I also tried very hard to find a circle of people who I could trust who would support me. But the search for a “mentor” is not an easy one. Sometimes, the person you are seeking out has other things that demand their attention, or you might think you click, but that person doesn’t. You should accept that and be forgiving. But be persistent in pursuit of your goals: find other people who have the bandwidth to help you. It is okay if it feels uncomfortable.
What’s one thing law schools and/or the appellate bar can do to ensure our highest courts are representative of all our communities?
I think we need to give all people the opportunity to demonstrate their excellence.
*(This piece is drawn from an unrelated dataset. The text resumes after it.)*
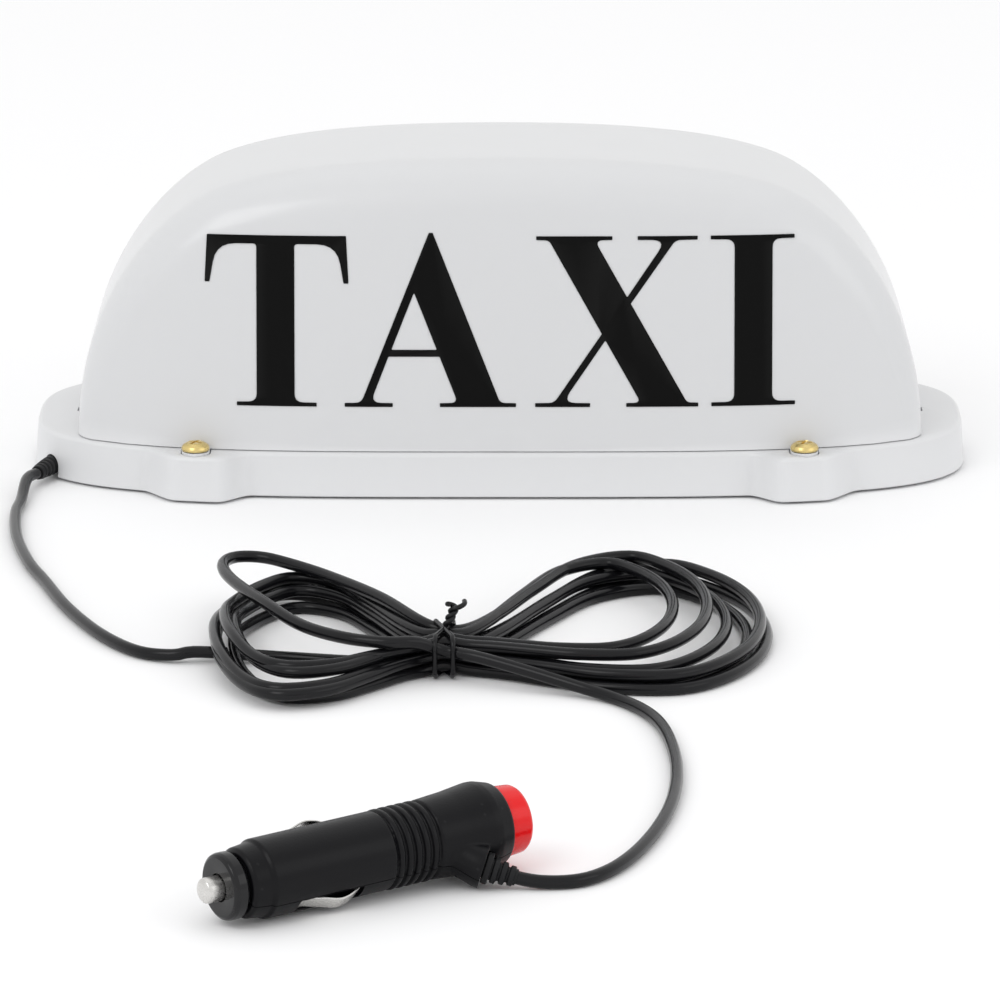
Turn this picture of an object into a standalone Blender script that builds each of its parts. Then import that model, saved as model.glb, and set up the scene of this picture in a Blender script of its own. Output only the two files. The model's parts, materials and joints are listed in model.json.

The appellate bar is very specialized and it is almost exclusively reserved for people who have had appellate clerkships, but I think there is an opportunity for change. More often, we are seeing appellate judges hire several years after graduation. I think this means that appellate practices within law firms have a big role to play: they should be open to younger associates working on their cases and demonstrating their excellence before they are hired for clerkships. When those associates exceed expectations, appellate practitioners should help those associates secure their clerkships. I think that will change the face of appellate clerkships, which will change the face of the appellate bar.